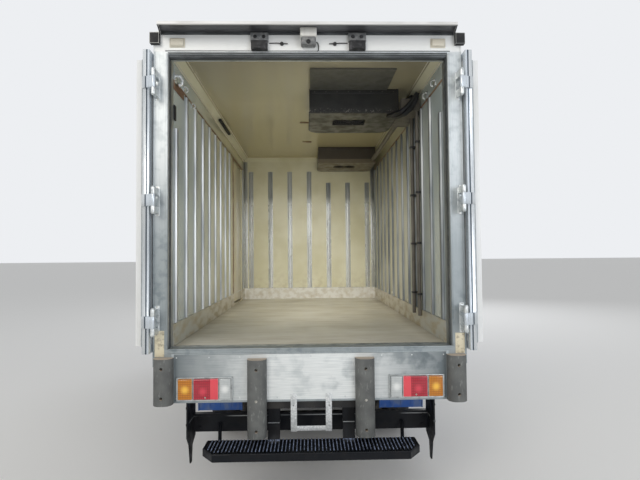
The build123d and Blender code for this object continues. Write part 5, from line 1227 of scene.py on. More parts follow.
# Soft sponge rubber: pale grey and matt, darker where it presses on the posts
pale_seal = aged_finish("pale_grey_door_seal_rubber", "#9CA5A8", "#7C8487", 40, 0.4, 0.7, detail=5,
                        roughness=0.6)
HINGE_Y = REAR - 0.076
DOOR_Y = (HINGE_Y + 0.072, HINGE_Y + 0.890)
PLUG_FACE = 1.0280
RUB_BARS = (1.50, 1.84, 2.18, 2.52)
for name, side in SIDES:
    softened(f"rear_door_panel_{name}", 0.0012, door_skin, f"rear_door_{name}", "white_panel",
             f"rear_door_{name}", steps=2, drawn_in=(1.0305, PLUG_FACE))
    bm = bmesh.new()
    # soft seal round the plug: a bulb and a lip on each of its four edges
    for x, radius, grow in ((0.9885, 0.0085, -0.0010), (0.9795, 0.0045, 0.0030)):
        loop = [(side * x, DOOR_Y[0] - grow, 0.990 - grow),
                (side * x, DOOR_Y[1] + grow - 0.004, 0.990 - grow),
                (side * x, DOOR_Y[1] + grow - 0.004, 2.690 + grow),
                (side * x, DOOR_Y[0] - grow, 2.690 + grow)]
        for a, b in zip(loop, loop[1:] + loop[:1]):
            tube(bm, [a, b], radius, 10)
    piece(f"door_seal_{name}", bm, pale_seal, f"rear_door_{name}", "fitting_black")
    bm = bmesh.new()
    # flat bars across the plug face and its kick plate
    face = side * PLUG_FACE
    slab(bm, face - side * 0.001, face + side * 0.0010, DOOR_Y[0] + 0.02, DOOR_Y[1] - 0.02, 1.0, 1.22,
         0.0006, 1)
    for z in RUB_BARS:
        slab(bm, face - side * 0.001, face + side * 0.0018, DOOR_Y[0] + 0.05, DOOR_Y[1] - 0.05, z - 0.016,
             z + 0.016, 0.0010, 1)
    piece(f"door_rub_strips_{name}", bm, polished_strip, f"rear_door_{name}", "rail_aluminium")
    spots = []
    for z in RUB_BARS:
        for k in range(8):
            spots.append(((face + side * 0.0013, DOOR_Y[0] + 0.08 + k * 0.094, z), (side, 0, 0)))
    fasteners(f"door_rivets_{name}", spots, 0.0048, 0.0014, 8, 0.0062, polished_strip, f"rear_door_{name}")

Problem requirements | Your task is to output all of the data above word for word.

Solution to the exercise |
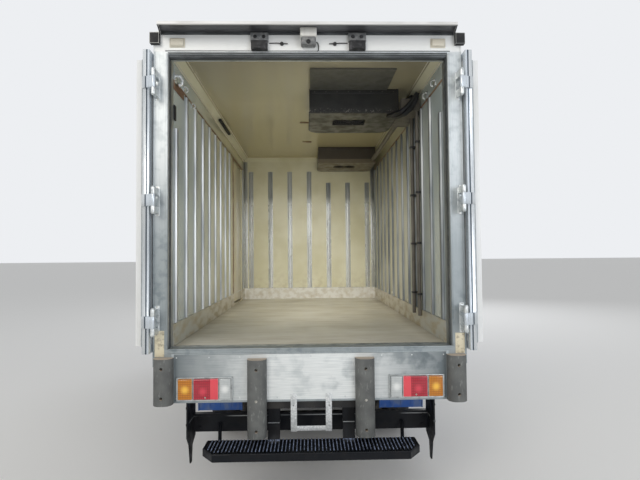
The build123d and Blender code for this object continues. Write part 5, from line 1227 of scene.py on. More parts follow.
# Soft sponge rubber: pale grey and matt, darker where it presses on the posts
pale_seal = aged_finish("pale_grey_door_seal_rubber", "#9CA5A8", "#7C8487", 40, 0.4, 0.7, detail=5,
                        roughness=0.6)
HINGE_Y = REAR - 0.076
DOOR_Y = (HINGE_Y + 0.072, HINGE_Y + 0.890)
PLUG_FACE = 1.0280
RUB_BARS = (1.50, 1.84, 2.18, 2.52)
for name, side in SIDES:
    softened(f"rear_door_panel_{name}", 0.0012, door_skin, f"rear_door_{name}", "white_panel",
             f"rear_door_{name}", steps=2, drawn_in=(1.0305, PLUG_FACE))
    bm = bmesh.new()
    # soft seal round the plug: a bulb and a lip on each of its four edges
    for x, radius, grow in ((0.9885, 0.0085, -0.0010), (0.9795, 0.0045, 0.0030)):
        loop = [(side * x, DOOR_Y[0] - grow, 0.990 - grow),
                (side * x, DOOR_Y[1] + grow - 0.004, 0.990 - grow),
                (side * x, DOOR_Y[1] + grow - 0.004, 2.690 + grow),
                (side * x, DOOR_Y[0] - grow, 2.690 + grow)]
        for a, b in zip(loop, loop[1:] + loop[:1]):
            tube(bm, [a, b], radius, 10)
    piece(f"door_seal_{name}", bm, pale_seal, f"rear_door_{name}", "fitting_black")
    bm = bmesh.new()
    # flat bars across the plug face and its kick plate
    face = side * PLUG_FACE
    slab(bm, face - side * 0.001, face + side * 0.0010, DOOR_Y[0] + 0.02, DOOR_Y[1] - 0.02, 1.0, 1.22,
         0.0006, 1)
    for z in RUB_BARS:
        slab(bm, face - side * 0.001, face + side * 0.0018, DOOR_Y[0] + 0.05, DOOR_Y[1] - 0.05, z - 0.016,
             z + 0.016, 0.0010, 1)
    piece(f"door_rub_strips_{name}", bm, polished_strip, f"rear_door_{name}", "rail_aluminium")
    spots = []
    for z in RUB_BARS:
        for k in range(8):
            spots.append(((face + side * 0.0013, DOOR_Y[0] + 0.08 + k * 0.094, z), (side, 0, 0)))
    fasteners(f"door_rivets_{name}", spots, 0.0048, 0.0014, 8, 0.0062, polished_strip, f"rear_door_{name}")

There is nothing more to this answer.